Well, he can always sell it to J. G. Wentworth and get (<ahem> most...) of it back now. "It's my money, and I need it NOW!"
And, in case one has missed these threads, there's a Primate with the handle Bobby Bonilla's Annuity (Matt) whose profile states: "Total Comments 13745".
What the heck is that?
EDIT: Teach me to go to the Internet to look up a phrase before commenting on it so I don't make a jackass of myself. Someone else swoops in first.
[edit] is going to go in the dumpster
It's gotta be the latter.
If someone offers to pay you 7% interest for 35 years, you say YES.
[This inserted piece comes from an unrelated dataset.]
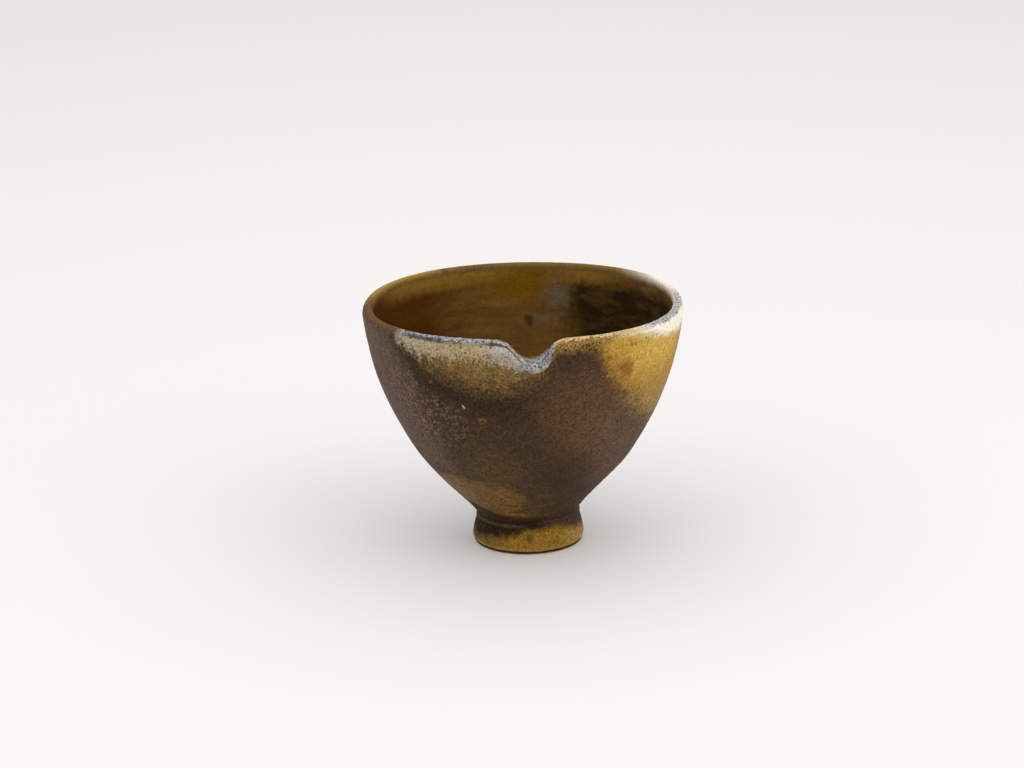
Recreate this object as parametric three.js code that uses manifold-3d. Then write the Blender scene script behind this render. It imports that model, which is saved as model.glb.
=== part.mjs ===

The Fed data releases for early January 2000 show that AAA corporate bonds yielded about 7.7% at the time and treasuries of almost all maturities out to 30 years yielded about 6.6% -- there was apparently a pretty large AAA-corporate to treasury spread at the time. (As a technical point, since the interest rate curve was very flat at the time, we can be a bit sloppy about mixing results from different maturities and ignoring the forward-starting nature of the annuity and still arrive at the right answer.)
If the Mets had wanted to pay Bonilla cash in 2000, he could have taken the cash and invested it easily in the market at 7% or more for long-dated AAA bonds and been at least as well off. If Bonilla had wanted cash in 2000, the Mets could have paid him out and taken a $5.9mm loan in the market to finance the payment. From the Fed data, a loan at the time would have probably cost the Mets at least 7%.
The transaction was very fair at the time, and Bonilla only looks smart and the Mets dumb because interest rates happened to go down after 2000. Anyone who used their savings to buy long-dated treasuries or corporate bonds in 2000 made the exact same trade as Bonilla, is just as smart, and made proportionally just as much money. Any company that issued long-dated bonds in 2000 is just as "dumb" as the Mets (I put "dumb" in quotations because as long as they invested the money in long term projects that returned over 7%, the companies made money, and the borrowing made sense).